Personally, I'm just thank my lucky stars, the baby-gods and the marriage-gods that my hubs and I are on the same page. No we're not quite ready to become parents but if I woke up pregnant tomorrow (extremely unlikely), eh so we'd become parents sooner than expected. It'd be fine.

But what do you think? How should one handle the uncompromising nature of having children or not having them?

5 comments:

Ashley Dentremont said...

I know I'm a bit late (just re-entering into my own blog world and doing some catch up on my readings - always makes me smile to read some Cheryl insight), but I thought I'd throw in my 2 cents on the matter as this is an issue I'm quite passionate about.

This is certainly something that all couples should talk about when they encroach upon the "we're now serious about being together for the long-run" decision.  That being said, and open communication being a given within healthy relationships, I think in the end it's up to the one who would carry the child.  Since that role is still only for women, then yes, I say it's the woman's choice.  Of course she should consider her partner's feelings, but in the end if it's something that she doesn't want then she shouldn't have it.  There are far too many kids in orphanages around the world, it would be cruel to add another, as it would also be cruel to force a woman to live with something that could have been remedied... what if she doesn't feel a connection with her child, and fears whatever bond they share is superficial, because she only had the child at the will of another's?  Psychological problems with mom will certainly influence the child.

I understand Amanda's point, I used to think the same - don't have sex if you don't want a baby.  But that's just not realistic anymore.

Of course, abortion should not be used as birth control, and I highly doubt that's how anyone uses it.  It's there for emergency situations, and not just in situations of rape.  Emotional, financial, and maturity emergencies are just as important.  If some one is not emotionally stable, financially able, or mature enough to carry and raise a child, it should not be developed and then brought into this world.  This is a decision that can be made immediately, before it has developed into a human being.

Also, sex is not just about procreation, it's about being intimate with some one you love.  It's about experiencing a glorified moment and being able to share it with someone.  It's about being able to and wanting to please each other, to make each other feel as wonderful as possible.  There's so much of a stigma around sex, which I used to struggle with myself, about it being a dirty act and you should feel guilty if you ever partook in sex without the intention to create or without it resulting in a child.  But it's not.  It's a beautiful union.

I'm beginning to digress.  Back to the topic at hand, it should be discussed.
If in the end it's found that the man does not want it, the woman has to consider keeping it and raising it alone, perhaps choose his baby or him in some extreme cases.  It's even more tricky if the man is insistent on not having a child of his own, because that baby would be half of him, so his rights have to be considered as well.
If in the end it's the woman that does not want it, then that's it.  Perhaps it may end the relationship, but that's just how the story goes.

In short - if kids aren't on your mind, use a condom everytime.

Cheryl said...

I like this last line "if kids aren't on your mind, use a condom every time" and the pill and anything else you can think of

Amanda LaMartina said...

Well, you're not gonna like my pro-life answer, but here it is.
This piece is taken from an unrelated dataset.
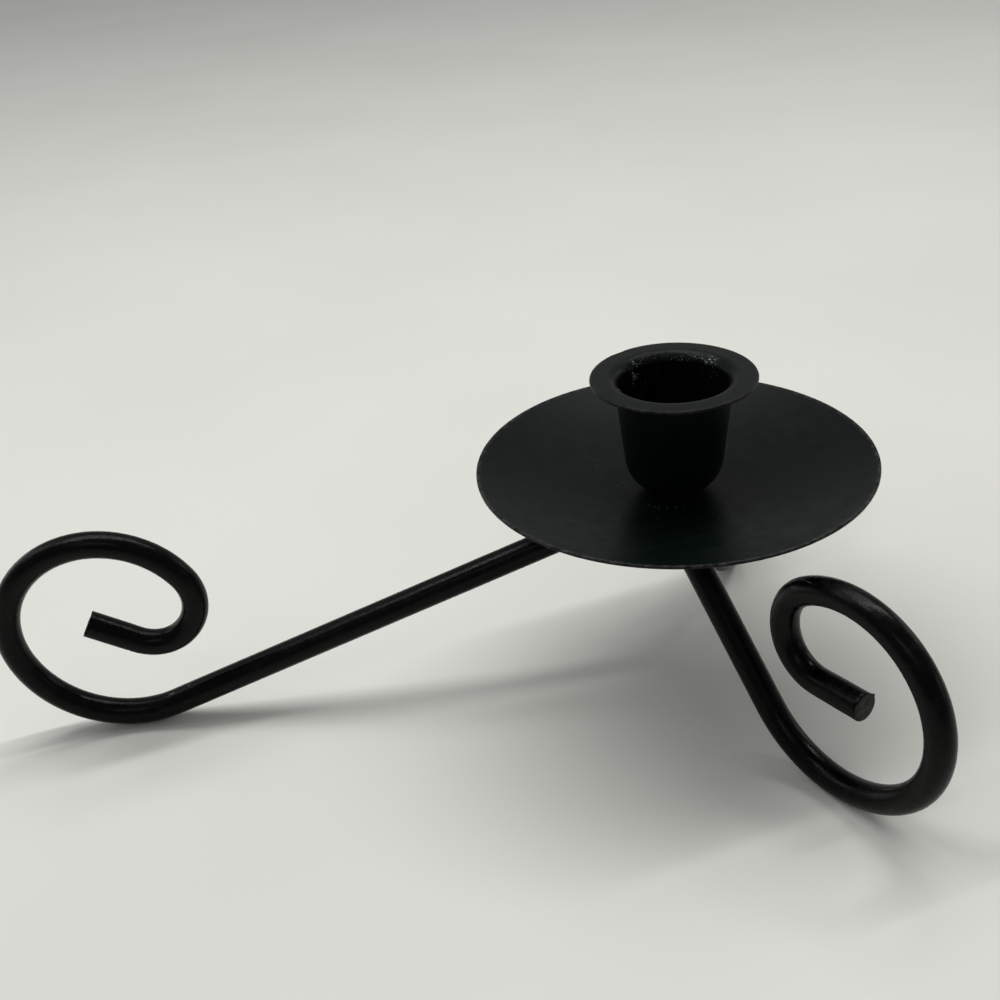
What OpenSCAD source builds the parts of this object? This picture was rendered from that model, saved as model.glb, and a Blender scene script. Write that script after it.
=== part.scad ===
// Taper candle holder on three scroll-footed legs.
// Z points up, the table is z = 0 and the candle's axis is the Z axis.
// The long left leg points along -X; the two short legs point front right and back right.
// Each bar passes beside the axis, all three on the same hand, like the vanes of a pinwheel.

/* [Bar] */
// Diameter of the round bar that all three legs are bent from
bar_d = 6.35; // [5:0.05:7]

/* [Stance] */
// Height of the drip pan's rim above the table
pan_rim_h = 59.1; // [55:0.1:70]
// Slope of the left leg's straight run below the horizontal, in degrees
left_slope = 19.8; // [18.5:0.1:24]
// Slope of the front and back legs' straight runs, in degrees
side_slope = 47.3; // [43:0.1:50]
// Angle in plan between the left leg and each of the other two, in degrees
leg_spread = 120; // [110:1:130]
// Angle that the back leg is turned from that place, towards the left leg, in degrees
back_skew = 6; // [0:0.5:8]
// Distance that each bar's centre line passes to the side of the candle's axis
leg_offset = 3.2; // [0:0.1:3.2]
// Drop from the pan's underside to where the bars' centre lines pass the axis
apex_drop = 1.85; // [1.6:0.05:2.9]

/* [Scroll] */
// Bend radius, at the bar's centre line, from the straight run over the foot
lead_r = 25.9; // [24.5:0.1:28]
// Angle that the foot's bend turns through, in degrees
lead_turn = 93; // [88:1:98]
// Bend radius of the scroll's large outer turn
main_r = 23; // [22:0.1:24.5]
// Angle that the large outer turn goes through, in degrees
main_turn = 167; // [162:1:172]
// Bend radius where the scroll tightens
inner_r = 11.5; // [11:0.1:13]
// Angle that the tightening bend turns through, in degrees
inner_turn = 82; // [76:1:88]
// Bend radius at the scroll's eye
eye_r = 9.8; // [9.2:0.1:10.5]
// Angle that the eye's bend turns through, in degrees
eye_turn = 68; // [62:1:75]
// Length of the straight tail that ends the bar
tail_len = 12; // [8:0.5:14]

/* [Drip pan] */
// Outer diameter of the pan
pan_d = 89.5; // [80:0.5:110]
// Depth of the dish, from the rim down to the flat seat in its middle
dish_depth = 7.5; // [5:0.5:10]
// Diameter of the flat seat in the middle of the dish
pan_seat_d = 6; // [6:0.5:12]
// Thickness of the pan's sheet metal
pan_t = 0.7; // [0.6:0.1:1.5]
// Bevel round the pan's upper edge
edge_break = 0.3; // [0.1:0.05:0.4]

/* [Candle cup] */
// Height of the cup, from the pan's seat to the top of its lip
cup_h = 27.8; // [24:0.1:36]
// Diameter of the flat under the cup's rounded base
cup_flat_d = 4.7; // [4.6:0.1:6]
// Outside radius of the rounding between that flat and the wall
cup_round = 8.7; // [8:0.1:10]
// Lean of the cup's wall from the vertical, in degrees
cup_taper = 6; // [1:0.5:8]
// Thickness of the cup's sheet metal
cup_t = 0.8; // [0.6:0.1:1.2]
// Outer diameter of the flared lip
lip_d = 36.6; // [34:0.1:44]
// Radius of the bend under the lip
lip_bend = 1.8; // [1:0.1:2.6]

/* [Hub] */
// Diameter of the round boss that the legs end on
hub_d = 17; // [17:0.5:20]
// Metal left on the hub below the steepest leg's end
hub_margin = 0.6; // [0.4:0.1:3]
// Reach of each weld round its bar
weld_w = 1.4; // [1:0.1:1.6]

/* [Screw] */
// Diameter of the screw's shank
screw_d = 4; // [3:0.1:4.1]
// Length of the screw below its head
screw_len = 12; // [8:0.5:13]
// Diameter of the screw's head
head_d = 7; // [6:0.1:8]
// Height of the screw's head
head_h = 2.6; // [1.6:0.1:3]
// Width of the slot in the screw's head
slot_w = 1.2; // [0.8:0.1:1.6]
// Depth of the slot in the screw's head
slot_depth = 1.1; // [0.6:0.1:1.4]

/* [Hidden] */
$fn = 96;

// Clearances and small fixed sizes, mm
hole_clear = 0.4;     // on diameter, round the shank in the cup and the pan
thread_clear = 0.2;   // on diameter, round the shank in the hub
weld_clear = 0.15;    // between a weld and its bar
pan_clear = 0.3;      // between a weld and the pan above it
blind_extra = 2;      // hub hole beyond the screw's tip
arc_steps = 20;       // straight facets in each profile curve
mark_w = 0.3;         // width of the faint ring that the bending die leaves between bends
mark_proud = 0.02;    // how far that ring stands out from the bar

bar_r = bar_d / 2;
hub_r = hub_d / 2;
seat_z = pan_rim_h - dish_depth;
under_z = seat_z - pan_t;
apex_z = under_z - apex_drop;
axis_hole_d = screw_d + hole_clear;

// Plan directions of the legs
left_az = 180;
front_az = left_az + leg_spread;
back_az = left_az - leg_spread + back_skew;

// ---- Leg geometry, in the leg's own plane: x outward, y up -------------------------------
// A bend is [radius, angle]. A heading is the bar's direction, counted up from the horizontal.
bends = [[lead_r, lead_turn], [main_r, main_turn], [inner_r, inner_turn], [eye_r, eye_turn]];

// Heading where bend i starts; i = len(bends) gives the tail's heading
function heading(slope, i) = i == 0 ? -slope : heading(slope, i - 1) + bends[i - 1][1];

// Step from a bend's start to the point where its heading has reached h1
function along(r, h0, h1) = [r * (sin(h1) - sin(h0)), r * (cos(h0) - cos(h1))];

// Where bend i starts, from the end of the straight run
function place(slope, i) =
    i == 0 ? [0, 0]
           : place(slope, i - 1)
             + along(bends[i - 1][0], heading(slope, i - 1), heading(slope, i));

// Lowest point of bend i's centre line
function bend_low(slope, i) =
    let (h0 = heading(slope, i), h1 = heading(slope, i + 1), p = place(slope, i))
    h0 <= 0 && h1 >= 0 ? p[1] + along(bends[i][0], h0, 0)[1]
                       : min(p[1], place(slope, i + 1)[1]);

function scroll_low(slope) = min([for (i = [0 : len(bends) - 1]) bend_low(slope, i)]);

// Straight run from beside the axis that brings the scroll down to the table
function run(slope) = (apex_z - bar_r + scroll_low(slope)) / sin(slope);

module bar(r, len) {
    rotate([0, 90, 0])
        cylinder(r = r, h = len);
}

module bend(r, h0, turn) {
    translate([-r * sin(h0), r * cos(h0), 0])
        rotate([0, 0, h0 - 90])
            rotate_extrude(angle = turn)
                translate([r, 0])
                    circle(r = bar_r);
}

// Ring between two bends, where the die gripped the bar
module die_mark(h0) {
    rotate([0, 0, h0])
        translate([-mark_w / 2, 0, 0])
            bar(bar_r + mark_proud, mark_w);
}

// Stands the leg's plane upright beside the axis and turns it to its place in plan
module in_leg_plane(az) {
    rotate([0, 0, az])
        translate([0, -leg_offset, apex_z])
            rotate([90, 0, 0])
                children();
}

// Round bar along a leg's straight run, of any radius and length
module along_run(slope, az, r, len) {
    in_leg_plane(az)
        rotate([0, 0, -slope])
            bar(r, len);
}

module scroll(slope) {
    for (i = [0 : len(bends) - 1])
        translate(place(slope, i)) {
            die_mark(heading(slope, i));
            bend(bends[i][0], heading(slope, i), bends[i][1]);
        }
    translate(place(slope, len(bends))) {
        die_mark(heading(slope, len(bends)));
        rotate([0, 0, heading(slope, len(bends))])
            bar(bar_r, tail_len);
    }
}

// The straight run is coped to the round hub; the scroll follows it
module leg(slope, az) {
    difference() {
        along_run(slope, az, bar_r, run(slope));
        cylinder(r = hub_r, h = pan_rim_h);
    }
    in_leg_plane(az)
        translate([run(slope) * cos(slope), -run(slope) * sin(slope), 0])
            scroll(slope);
}

// A collar of weld round the bar's coped end, thick at the hub and thinner outside it
module weld(slope, az) {
    steps = [[weld_w / 2, weld_w], [weld_w, weld_w / 2]];
    difference() {
        for (s = steps)
            intersection() {
                along_run(slope, az, bar_r + s[1], run(slope) / 2);
                translate([0, 0, hub_low])
                    cylinder(r = hub_r + s[0], h = under_z - pan_clear - hub_low);
            }
        along_run(slope, az, bar_r + weld_clear, run(slope));
        cylinder(r = hub_r, h = pan_rim_h);
    }
}

// ---- Hub ----------------------------------------------------------------------------------
steepest = max(left_slope, side_slope);
leg_end_low = apex_z - hub_r * tan(steepest) - bar_r / cos(steepest);
hub_low = leg_end_low - hub_margin;

// ---- Pan profile --------------------------------------------------------------------------
pan_r = pan_d / 2;
pan_seat_r = pan_seat_d / 2;
dish_span = pan_r - pan_seat_r;
dish_r = (dish_span * dish_span + dish_depth * dish_depth) / (2 * dish_depth);

// Points on the dish's arc of radius r, between two radii from the axis
function dish_arc(r, from, to) = [
    for (k = [0 : arc_steps])
        let (x = from + (to - from) * k / arc_steps)
        [x, seat_z + dish_r - sqrt(r * r - (x - pan_seat_r) * (x - pan_seat_r))]
];

pan_profile = concat(
    [[axis_hole_d / 2, seat_z]],
    dish_arc(dish_r, pan_seat_r, pan_r - edge_break),
    [[pan_r, pan_rim_h - edge_break]],
    dish_arc(dish_r + pan_t, pan_r, pan_seat_r),
    [[axis_hole_d / 2, under_z]]
);

// ---- Cup profile --------------------------------------------------------------------------
cup_flat_r = cup_flat_d / 2;
lip_cz = cup_h - cup_t - lip_bend;
wall_len = (lip_cz + lip_bend * sin(cup_taper) - cup_round * (1 - sin(cup_taper)))
           / cos(cup_taper);
lip_cx = cup_flat_r + (cup_round + lip_bend) * cos(cup_taper) + wall_len * sin(cup_taper);

function arc(cx, cz, r, a0, a1) = [
    for (k = [0 : arc_steps])
        let (a = a0 + (a1 - a0) * k / arc_steps)
        [cx + r * cos(a), cz + r * sin(a)]
];

// One face of the sheet, d in from the outside face: base, wall, then out along the lip
function cup_face(d) = concat(
    [[axis_hole_d / 2, d]],
    arc(cup_flat_r, cup_round, cup_round - d, -90, -cup_taper),
    arc(lip_cx, lip_cz, lip_bend + d, 180 - cup_taper, 90),
    [[lip_d / 2, lip_cz + lip_bend + d]]
);

function reversed(v) = [for (i = [len(v) - 1 : -1 : 0]) v[i]];

// ---- Screw --------------------------------------------------------------------------------
head_r = head_d / 2;
inner_round = cup_round - cup_t;
// The head's rim rests where the base has started to curve up
past_flat = max(0, head_r - cup_flat_r);
head_z = seat_z + cup_t + inner_round - sqrt(inner_round * inner_round - past_flat * past_flat);
tip_z = head_z - screw_len;
hole_low = tip_z - blind_extra;

// ---- Nodes --------------------------------------------------------------------------------
module drip_pan() {
    color([0.10, 0.11, 0.11])
        rotate_extrude()
            polygon(pan_profile);
}

module candle_cup() {
    color([0.09, 0.10, 0.10])
        translate([0, 0, seat_z])
            rotate_extrude()
                polygon(concat(cup_face(0), reversed(cup_face(cup_t))));
}

module cup_screw() {
    color([0.14, 0.14, 0.14]) {
        translate([0, 0, tip_z])
            cylinder(d = screw_d, h = screw_len);
        translate([0, 0, head_z])
            difference() {
                cylinder(d = head_d, h = head_h);
                translate([-head_d, -slot_w / 2, head_h - slot_depth])
                    cube([2 * head_d, slot_w, head_h]);
            }
    }
}

module hub() {
    color([0.08, 0.08, 0.09])
        difference() {
            translate([0, 0, hub_low])
                cylinder(r = hub_r, h = under_z - hub_low);
            translate([0, 0, hole_low])
                cylinder(d = screw_d + thread_clear, h = pan_rim_h - hole_low);
        }
}

module leg_left() {
    color([0.07, 0.07, 0.08])
        leg(left_slope, left_az);
}

module leg_front() {
    color([0.07, 0.07, 0.08])
        leg(side_slope, front_az);
}

module leg_back() {
    color([0.07, 0.07, 0.08])
        leg(side_slope, back_az);
}

module weld_left() {
    color([0.12, 0.12, 0.12])
        weld(left_slope, left_az);
}

module weld_front() {
    color([0.12, 0.12, 0.12])
        weld(side_slope, front_az);
}

module weld_back() {
    color([0.12, 0.12, 0.12])
        weld(side_slope, back_az);
}

drip_pan();
candle_cup();
cup_screw();
hub();
leg_left();
leg_front();
leg_back();
weld_left();
weld_front();
weld_back();
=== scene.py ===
import math
import random

import bmesh
import bpy
from mathutils import Matrix, Vector, noise


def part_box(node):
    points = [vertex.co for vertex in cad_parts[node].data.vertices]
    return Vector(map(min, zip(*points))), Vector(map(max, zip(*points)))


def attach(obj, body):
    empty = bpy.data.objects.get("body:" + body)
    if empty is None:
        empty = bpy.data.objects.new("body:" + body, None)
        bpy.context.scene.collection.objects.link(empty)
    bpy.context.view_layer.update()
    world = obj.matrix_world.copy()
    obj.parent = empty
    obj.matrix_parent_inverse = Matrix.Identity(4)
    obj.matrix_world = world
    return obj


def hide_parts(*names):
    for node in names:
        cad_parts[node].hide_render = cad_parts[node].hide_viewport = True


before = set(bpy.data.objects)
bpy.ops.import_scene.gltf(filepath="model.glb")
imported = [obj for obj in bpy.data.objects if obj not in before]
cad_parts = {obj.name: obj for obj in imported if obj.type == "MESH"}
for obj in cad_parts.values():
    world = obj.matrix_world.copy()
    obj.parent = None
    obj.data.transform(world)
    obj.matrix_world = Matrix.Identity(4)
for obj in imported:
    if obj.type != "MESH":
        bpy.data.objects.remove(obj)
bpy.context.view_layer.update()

MM = 0.001

# ---- Sizes, repeated from the construction -------------------------------------------------
BAR_R = 6.35 * MM / 2
APEX_Z = 49.05 * MM
LEG_OFFSET = 3.2 * MM
BENDS = ((25.9 * MM, 93), (23 * MM, 167), (11.5 * MM, 82), (9.8 * MM, 68))
TAIL_LEN = 12 * MM
LEGS = {"left": (180, 19.8), "front": (-60, 47.3), "back": (66, 47.3)}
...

If you are COMPLETELY not okay with the idea of becoming pregnant ever, you shouldn't be having sex. Full stop.

This is one of the HUGE issues I have with birth control. It has allowed us as a society to detach the idea of sex from the idea of pregnancy. Now, I'm not saying only have sex when you're trying for a baby. (We're 12 months pregnancy free and proud of it, without utilizing any methods of artificial birth control!) I'm saying, you have to accept pregnancy as a potential outcome of whatever actions you choose to take in the bedroom. I'm all for choices, but once you've created another life, it's not just your choice anymore, because it's not just your life. That ship has sailed, and you need to suck it up, grow up, and deal with the consequences. Whether that means keeping the baby, or giving it up for adoption- it's already there in your belly and you don't get to just sweep that away because you can't see yourself having children.
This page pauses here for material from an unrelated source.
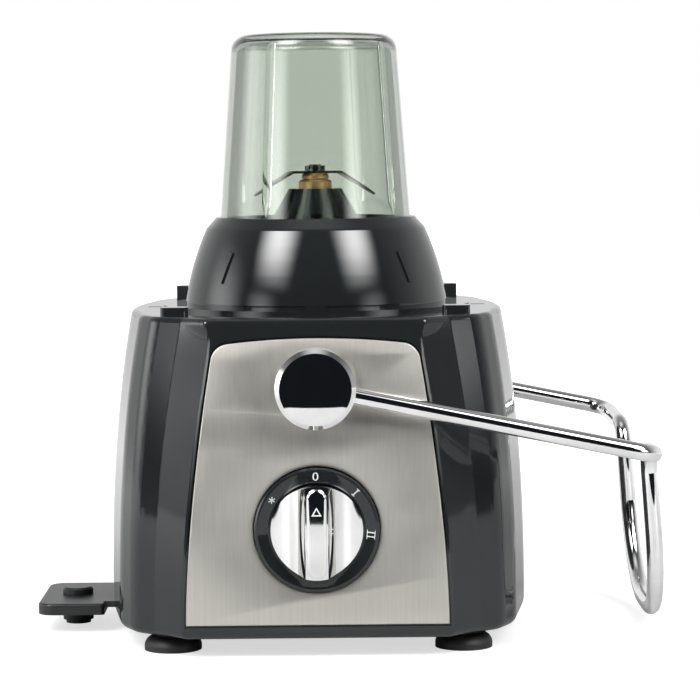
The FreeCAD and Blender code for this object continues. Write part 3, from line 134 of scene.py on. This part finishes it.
def metal(name, colour, roughness, spread, grain_scale, depth, grain_stretch=(1.0, 1.0, 1.0), tone=0.07):
    """Metal with a grain in its tone, sheen and relief; a stretched grain is a brushed one."""
    material, tree, shader = new_material(name)
    grain_detail = 6.0
    grain_strength = 0.25
    shader.inputs["Metallic"].default_value = 1.0
    grain = object_pattern(tree, grain_scale, grain_stretch, grain_detail)
    lighter = tuple(min(channel * (1.0 + tone), 1.0) for channel in colour)
    darker = tuple(channel * (1.0 - tone) for channel in colour)
    two_tone(tree, grain, shader.inputs["Base Color"], darker, lighter)
    between(tree, grain, shader.inputs["Roughness"], roughness - spread, roughness + spread)
    relief(tree, shader, grain, grain_strength, depth)
    return material


brushed_steel = metal(
    "brushed_steel", (0.60, 0.585, 0.54), roughness=0.42, spread=0.03, grain_scale=1300.0, depth=0.000005,
    grain_stretch=(1.0, 1.0, 0.012), tone=0.03)


def merged_copy(node):
    """Welded working copy of a CAD node's mesh with its flat faces joined up."""
    weld_distance = 0.000001
    flat_angle = 0.01
    shape = bmesh.new()
    shape.from_mesh(nodes[node].data)
    bmesh.ops.remove_doubles(shape, verts=shape.verts, dist=weld_distance)
    bmesh.ops.dissolve_limit(shape, angle_limit=flat_angle, verts=shape.verts, edges=shape.edges)
    return shape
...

(As a side note, this is quite obviously a harder line than I'd take in talking to a teenager who was pregnant. This is directed at that hypothetical couple in a serious relationship or marriage who became pregnant by surprise. A talk aimed at a young girl would have much less "suck it up" in it, though the tenants of the "it's not just your life" message would remain the same.)

All that said. Ooh. Rough situation, Christina.

Cheryl said...

So while I'm definitely pro-choice myself, you do make a good point. If you don't want to be pregnant there is a fool-proof way to avoid that.

Also I think having this kind of disagreement with your spouse may show signs of a deeper issue: that you weren't already clear on whether or not you want kids. Granted there may be couples who agree they want kids...in a decade but in my experience, most married couples who want kids eventually have said they'd keep the baby, even if it was years earlier than anticipated.

Cheryl said...

btw congrats on being 12 months pregnancy free! Successful and natural birth control can't be easy (as I'm sure you can attest to). But also given the 2 you have, at least we know you make cute babies. When your pregnancy free streak ends, it will be another cutie-patootie.